Monday, April 5, 2010

The Candidate vs. The Politician

Article at TAP explaining (well) the mistake this White House made in it's approach to populist America:

Team Obama can almost be forgiven for adhering to a quaint but mistaken theory of democracy. It won the election by a substantial margin and assumed that victory delivered a mandate for its major initiatives, both those that helped mobilize supporters (such as health care) and those that went unmentioned. It tried to advance those initiatives with an air of technocratic paternalism through a handful of really smart people -- -Timothy Geithner, Larry Summers, Peter Orszag -- who would figure out what was best for America and then through skilled political operatives who would get it through Congress.

Obama and the White House staff seem to have lost sight of a reality that the election did not change: Most Americans have become extremely cynical about government. Pollsters often ask Americans whether they think that "this country is run by a few big interests looking out for themselves" or whether it is run "for the benefit of all the people." In the 1960s, the majority of Americans thought that government was run for the benefit of all. But in recent decades, most Americans respond that they think government is run by a few big interests. One election and one president, no matter how appealing or articulate, cannot reverse that tectonic shift in American political culture. Because Americans trust their government much less than they did in the past, politicians must earn public support every day, not just on Election Day. But Team Obama thought that it could live off of the interest.
A book I read a few years back (and written many years before that even) The Paradoxes of the American Presidency, talks about a contradiction in voters when it comes to elections, and office holding: Voters want a "cowboy" candidate, but a pragmatic President, once in office. I think that paradox has only grown in many ways since the books publication, and not just in our attitudes toward presidents.

I don't think that entirely sums up voter attitudes toward office holders today, but it does shed light on the difficulties (and often broken promises) of a campaign, once the candidate is elected and must do the job elected to do. (A great example of this in local politics would be the unrealistic rhetoric of the Mike Lee campaign... if he's elected, his campaign rhetoric continued on the Senate floor would likely get him laughed off the Senate floor. You want to what? AHAHAHAHHAHA! Sure, Mikey!) There are obvious contradictions in our attitudes toward our politicians. We will vote them in to solve all our problems, and then hate them when they don't solve our immediate personal problems. Polls show most Americans want what government provides, but generally don't want to pay for it. And evident in the health care town halls last summer, the most vocal activists -- rarely speaking the sentiment of the majority -- get the most media play.

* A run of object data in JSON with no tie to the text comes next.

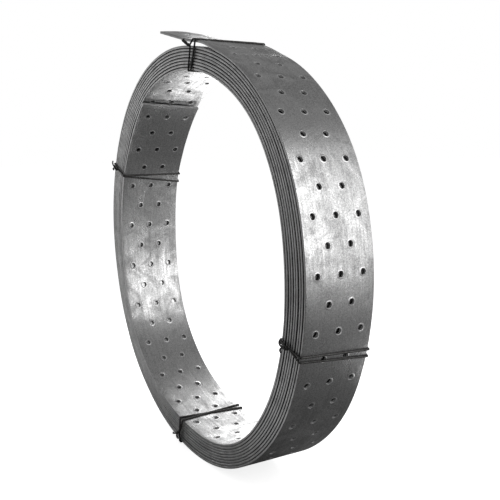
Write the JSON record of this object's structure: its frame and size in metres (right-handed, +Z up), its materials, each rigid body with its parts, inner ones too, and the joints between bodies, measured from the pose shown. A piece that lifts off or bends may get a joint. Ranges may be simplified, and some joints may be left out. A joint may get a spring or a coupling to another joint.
{
  "type": "coil of perforated metal strap",
  "caption": "Coil of galvanised flat steel strap punched with staggered nail holes, held by black wire ties and standing on its rim, with a short free outer end.",
  "frame": {"origin": "centre of the coil, on its axis and midway across the strap's width", "axes": "+Y along the coil's axis away from the ends of the wire ties, +Z up with the coil standing on its rim, +X to the right seen along +Y"},
  "size_m": [0.374, 0.0745, 0.3874],
  "materials": {
    "galvanised_strap": "hot-dip galvanised, dull with bright patches and fine lengthwise scratches",
    "tie_wire": "black annealed"
  },
  "bodies": {
    "root": {"strap_coil": "galvanised_strap", "tie_wire_top": "tie_wire", "tie_wire_left": "tie_wire", "tie_wire_bottom": "tie_wire", "tie_wire_right": "tie_wire"}
  },
  "joints": []
}
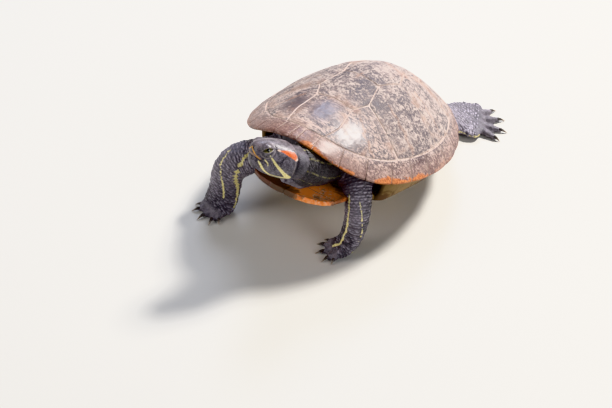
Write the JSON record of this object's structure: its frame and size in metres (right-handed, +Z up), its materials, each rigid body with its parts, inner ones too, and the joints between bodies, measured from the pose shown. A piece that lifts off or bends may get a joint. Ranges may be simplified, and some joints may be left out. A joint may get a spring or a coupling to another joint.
{
  "type": "red-eared slider turtle",
  "caption": "Life-size still model of an adult red-eared slider turtle at rest, head raised, propped on its forelegs with the hind feet spread.",
  "frame": {"origin": "on the floor, under the middle of the animal's bounding box", "axes": "+Z up, -Y the way the animal faces, +X its left side"},
  "size_m": [0.173, 0.2722, 0.1208],
  "materials": {
    "scute": "worn, semi-gloss horn, dark purplish grey-brown",
    "marginal": "worn, semi-gloss horn, with pale seams and orange-brown marks",
    "plastron": "satin horn, yellow to orange with dark blotches",
    "skin": "scaly, slate-black with yellow stripes",
    "head_skin": "fine-scaled, slate-black with yellow stripes and a red-orange ear patch",
    "eye": "wet, olive-yellow iris with a dark bar"
  },
  "bodies": {
    "root": {"nuchal": "marginal", "vertebral_1": "scute", "vertebral_2": "scute", "vertebral_3": "scute", "vertebral_4": "scute", "vertebral_5": "scute", "costal_left_1": "scute", "costal_right_1": "scute", "costal_left_2": "scute", "costal_right_2": "scute", "costal_left_3": "scute", "costal_right_3": "scute", "costal_left_4": "scute", "costal_right_4": "scute", "marginal_left_1": "marginal", "marginal_right_1": "marginal", "marginal_left_2": "marginal", "marginal_right_2": "marginal", "marginal_left_3": "marginal", "marginal_right_3": "marginal", "marginal_left_4": "marginal", "marginal_right_4": "marginal", "marginal_left_5": "marginal", "marginal_right_5": "marginal", "marginal_left_6": "marginal", "marginal_right_6": "marginal", "marginal_left_7": "marginal", "marginal_right_7": "marginal", "marginal_left_8": "marginal", "marginal_right_8": "marginal", "marginal_left_9": "marginal", "marginal_right_9": "marginal", "marginal_left_10": "marginal", "marginal_right_10": "marginal", "marginal_left_11": "marginal", "marginal_right_11": "marginal", "marginal_left_12": "marginal", "marginal_right_12": "marginal", "plastron_gular": "plastron", "plastron_humeral": "plastron", "plastron_pectoral": "plastron", "plastron_abdominal": "plastron", "plastron_femoral": "plastron", "plastron_anal": "plastron", "bridge_left": "plastron", "bridge_right": "plastron", "trunk": "skin", "head": "head_skin", "eye_left": "eye", "eye_right": "eye", "neck": "skin", "foreleg_right": "skin", "foreleg_left": "skin", "hindleg_left": "skin", "hindleg_right": "skin", "tail": "skin"}
  },
  "joints": []
}
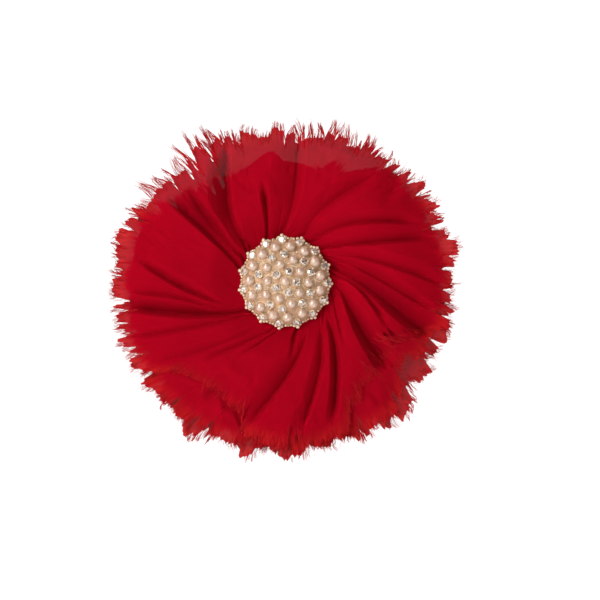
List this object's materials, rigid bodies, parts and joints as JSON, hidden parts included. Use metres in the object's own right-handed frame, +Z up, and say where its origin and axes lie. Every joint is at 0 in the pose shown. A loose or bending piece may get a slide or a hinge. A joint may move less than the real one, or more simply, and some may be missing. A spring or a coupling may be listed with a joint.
{
  "type": "flower hair clip",
  "caption": "Frayed chiffon flower with a pearl and crystal button, on felt, with a sprung alligator clip that grips a lock of hair.",
  "frame": {"origin": "middle of the clip's jaw gap at the flower's axis, where the hair is held", "axes": "-Y out of the flower's face, +Z up, +X towards the clip's tail; the clip's nose points to -X"},
  "size_m": [0.1, 0.0266, 0.1],
  "materials": {
    "chiffon": "sheer crepe weave, frayed raw edges",
    "thread": "twisted sewing thread",
    "gold_casting": "champagne gold plate, finely grained",
    "gold_claws": "bright champagne gold plate",
    "pearl": "pearl lustre",
    "crystal": "faceted, clear, bright cut",
    "felt": "pressed felt",
    "glue": "set hot glue, cloudy",
    "clip_steel": "nickel plate",
    "spring_steel": "drawn wire"
  },
  "bodies": {
    "flower": {"petal_layer_front": "chiffon", "petal_layer_middle": "chiffon", "petal_layer_back": "chiffon", "gathering_thread_front": "thread", "gathering_thread_middle": "thread", "gathering_thread_back": "thread", "button_base": "gold_casting", "button_glue": "glue", "pearl_centre": "pearl", "pearls_inner": "pearl", "pearls_second": "pearl", "pearls_outer": "pearl", "crystals_inner": "crystal", "crystals_middle": "crystal", "crystals_outer": "crystal", "claw_settings_inner": "gold_claws", "claw_settings_middle": "gold_claws", "claw_settings_outer": "gold_claws", "felt_backing": "felt", "felt_clip_band": "felt", "clip_glue": "glue", "clip_upper_arm": "clip_steel", "hinge_pin": "clip_steel", "torsion_spring": "spring_steel"},
    "moving_jaw": {"clip_lower_arm": "clip_steel"}
  },
  "joints": [
    {"name": "jaw_hinge", "type": "hinge", "parent": "flower", "child": "moving_jaw", "pos_m": [0.009, 0, 0], "axis": [0, 0, -1], "range_deg": [0, 28], "stiffness_Nm_per_rad": 0.05, "springref_deg": -51.57, "deforming": ["torsion_spring"]}
  ]
}
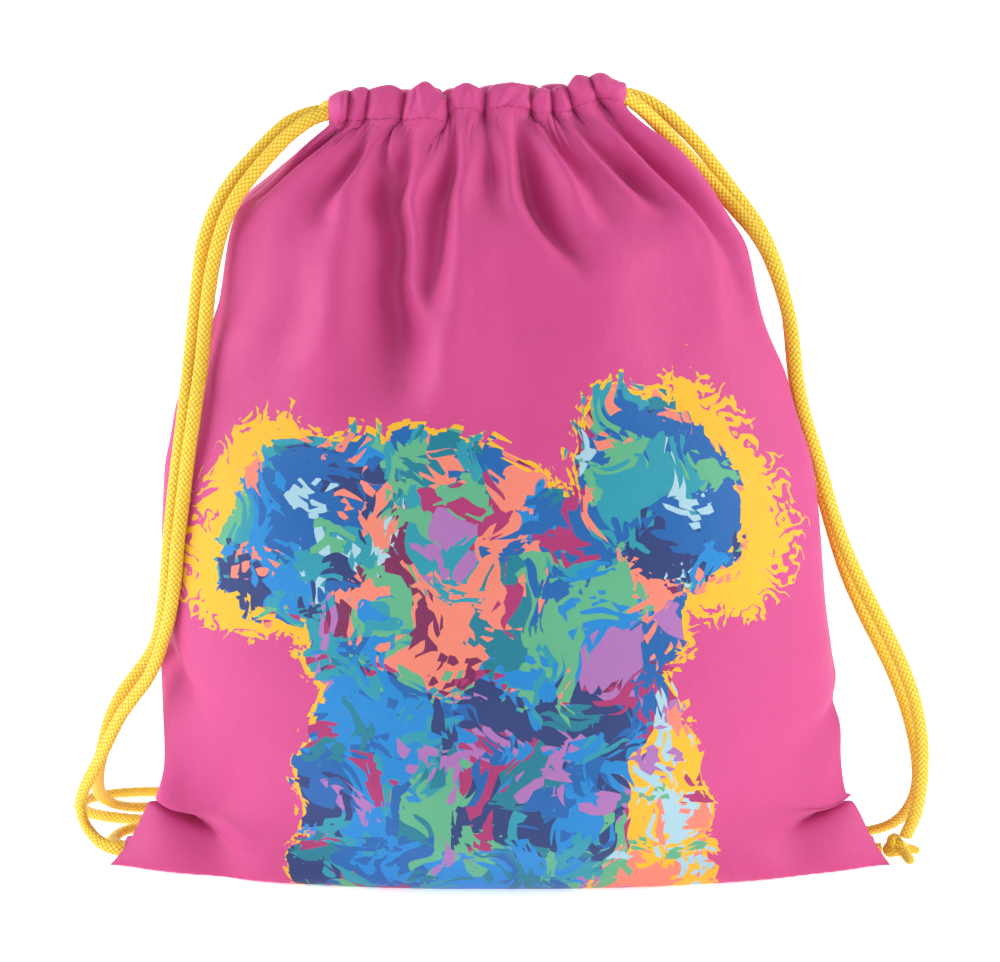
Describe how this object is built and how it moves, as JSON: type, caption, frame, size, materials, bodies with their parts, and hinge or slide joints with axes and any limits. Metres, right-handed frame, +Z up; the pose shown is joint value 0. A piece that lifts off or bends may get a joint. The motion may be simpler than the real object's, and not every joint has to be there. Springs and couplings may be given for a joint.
{
  "type": "drawstring backpack",
  "caption": "Sewn polyester drawstring bag, filled and standing, its mouth gathered by two braided cords that run down to the bottom corners as shoulder straps.",
  "frame": {"origin": "middle of the bottom of the bag, on the surface that it stands on", "axes": "+Z up, +X to the right as seen from the front, the printed front panel faces -Y"},
  "size_m": [0.3813, 0.1849, 0.3395],
  "materials": {
    "printed_cloth": "pink plain-weave polyester with a multicoloured print, soft sheen",
    "plain_cloth": "pink plain-weave polyester, soft sheen",
    "seam_thread": "overlocked cloth edge and thread",
    "stitch_thread": "polyester lockstitch thread",
    "loop_tape": "folded cloth tape",
    "cord": "yellow braided polyester cord, slight sheen"
  },
  "bodies": {
    "bag": {"front_panel": "printed_cloth", "back_panel": "plain_cloth", "left_side_seam": "seam_thread", "right_side_seam": "seam_thread", "bottom_seam": "seam_thread", "left_corner_loop": "loop_tape", "right_corner_loop": "loop_tape", "left_cord_front_strand": "cord", "left_cord_back_strand": "cord", "right_cord_front_strand": "cord", "right_cord_back_strand": "cord", "left_cord_bight": "cord", "right_cord_bight": "cord", "left_corner_knot": "cord", "right_corner_knot": "cord"},
    "front_lip": {"front_hem_casing": "plain_cloth", "front_hem_stitching": "stitch_thread", "left_cord_front_run": "cord", "right_cord_front_run": "cord"},
    "back_lip": {"back_hem_casing": "plain_cloth", "back_hem_stitching": "stitch_thread", "left_cord_back_run": "cord", "right_cord_back_run": "cord"}
  },
  "joints": [
    {"name": "front_mouth_open", "type": "slide", "parent": "bag", "child": "front_lip", "axis": [0, -1, 0], "range_m": [0, 0.025]},
    {"name": "back_mouth_open", "type": "slide", "parent": "bag", "child": "back_lip", "axis": [0, 1, 0], "range_m": [0, 0.025]}
  ],
  "couplings": [
    {"joint": "back_mouth_open", "follows": "front_mouth_open", "ratio": 1}
  ]
}
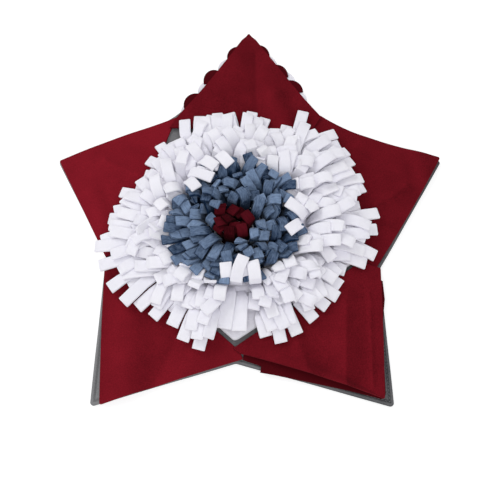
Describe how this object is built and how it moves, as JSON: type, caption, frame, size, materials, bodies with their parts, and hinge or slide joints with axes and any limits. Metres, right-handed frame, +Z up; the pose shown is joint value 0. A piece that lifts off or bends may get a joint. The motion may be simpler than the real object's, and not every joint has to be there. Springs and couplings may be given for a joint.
{
  "type": "snuffle mat",
  "caption": "Star-shaped felt snuffle mat with loose flaps over its points, scalloped petal rows and a round mound of fleece strips.",
  "frame": {"origin": "on the surface that the mat lies on, under the middle of its outline", "axes": "+Z up out of the mat, +Y towards the top point of the star, +X towards its right point"},
  "size_m": [0.4002, 0.4125, 0.0481],
  "materials": {
    "felt_grey": "dark grey needle felt, matt",
    "felt_dark_red": "dark red needle felt, matt",
    "fleece_white": "white polar fleece, soft",
    "fleece_blue": "blue-grey polar fleece, soft",
    "fleece_dark_red": "dark red polar fleece, soft"
  },
  "bodies": {
    "root": {"base_star": "felt_grey", "fringe_pad": "fleece_white", "flap_top": "felt_dark_red", "flap_left": "felt_dark_red", "flap_lower_left": "felt_dark_red", "flap_lower_right": "felt_dark_red", "flap_right": "felt_dark_red", "under_flap_lower_right": "felt_dark_red", "petal_row_1": "fleece_white", "petal_row_2": "felt_dark_red", "petal_row_3": "fleece_white", "petal_row_4": "felt_dark_red", "petal_row_5": "fleece_white", "petal_row_6": "felt_dark_red", "white_row_1": "fleece_white", "white_row_2": "fleece_white", "white_row_3": "fleece_white", "white_row_4": "fleece_white", "white_row_5": "fleece_white", "blue_row_1": "fleece_blue", "blue_row_2": "fleece_blue", "blue_row_3": "fleece_blue", "blue_row_4": "fleece_blue", "red_row_1": "fleece_dark_red", "red_row_2": "fleece_dark_red"}
  },
  "joints": []
}
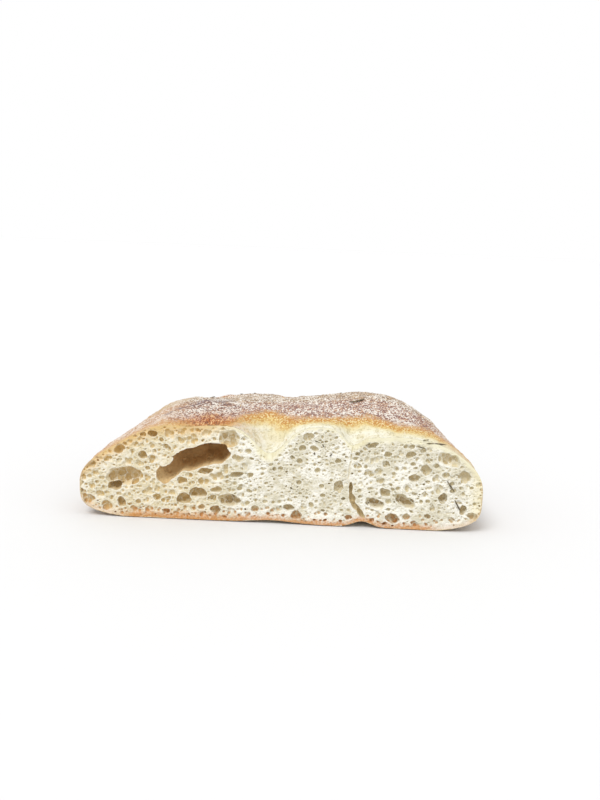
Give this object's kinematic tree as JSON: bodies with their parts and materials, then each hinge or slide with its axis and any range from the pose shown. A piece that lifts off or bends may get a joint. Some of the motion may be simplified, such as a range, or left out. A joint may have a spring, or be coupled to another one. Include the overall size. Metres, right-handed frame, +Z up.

Drew Western has written repeatedly about the Democrats' failure to connect with majorities in certain policy making debates, even when they are on the "truth telling" side of the argument, up against a Republican (and now Tea Party) Bullshit Campaign. Republicans, Western writes, often win those debates despite the bullshit they're spewing because their rhetoric connects with the "gut" while Democrats are trying to talk to the "head."

Combine these ideas with the loss of the populism he enjoyed during the campaigns, and the author has an extremely important point I hope this White House hears. For better or worse, good policy, explained by competent experts will never give the lawmakers you need to get your policy through the political capital necessary to get the job down. There's no need to sink as low as feeding the uninformed angry mobs of the Tea Party "movement" as the GOP has done (and arguably, there is political damage in that route as well) but -- using financial reform as an example -- selling the policy through an OFA ground assault, coupled with a revived "us" message mostly absent since the campaigns will gain more ground than any number of educated experts pushing it on CSPAN. Good or bad, voters respond to an emotional message now more than an intellectual explanation of policy.

I think this is excellent advice for this President, when considering only how to get his policies through more quickly, and less watered down. But I can't help but wonder what this says about our politics. Is this really, as the article's author says, a result of cynicism from voters? Is it a result of a dumbed down 24 hour cable news cycle? Is it real populism that might lead to a one day more engaged electorate? Or is this a message from the American people that they want their politicians to stop using big words, and start telling them what to feel warm/fuzzy about, or afraid/angry about?

The author of the TAP article calls it "A Tea Party for Obama." But considering how uninformed the Tea Party activists seem to be, is this really what we want? From a perspective of "winning," Drew Western is right on how Republicans have succeeded even when they are lying. But it's hard not to wonder where "speak to the gut, not the head" will lead us in the long run. A more engaged, involved, and informed electorate would be amazing. A contest of who can build the biggest uninformed angry mob when making policy, not just -- as is tradition -- while campaigning? Bad. Very bad.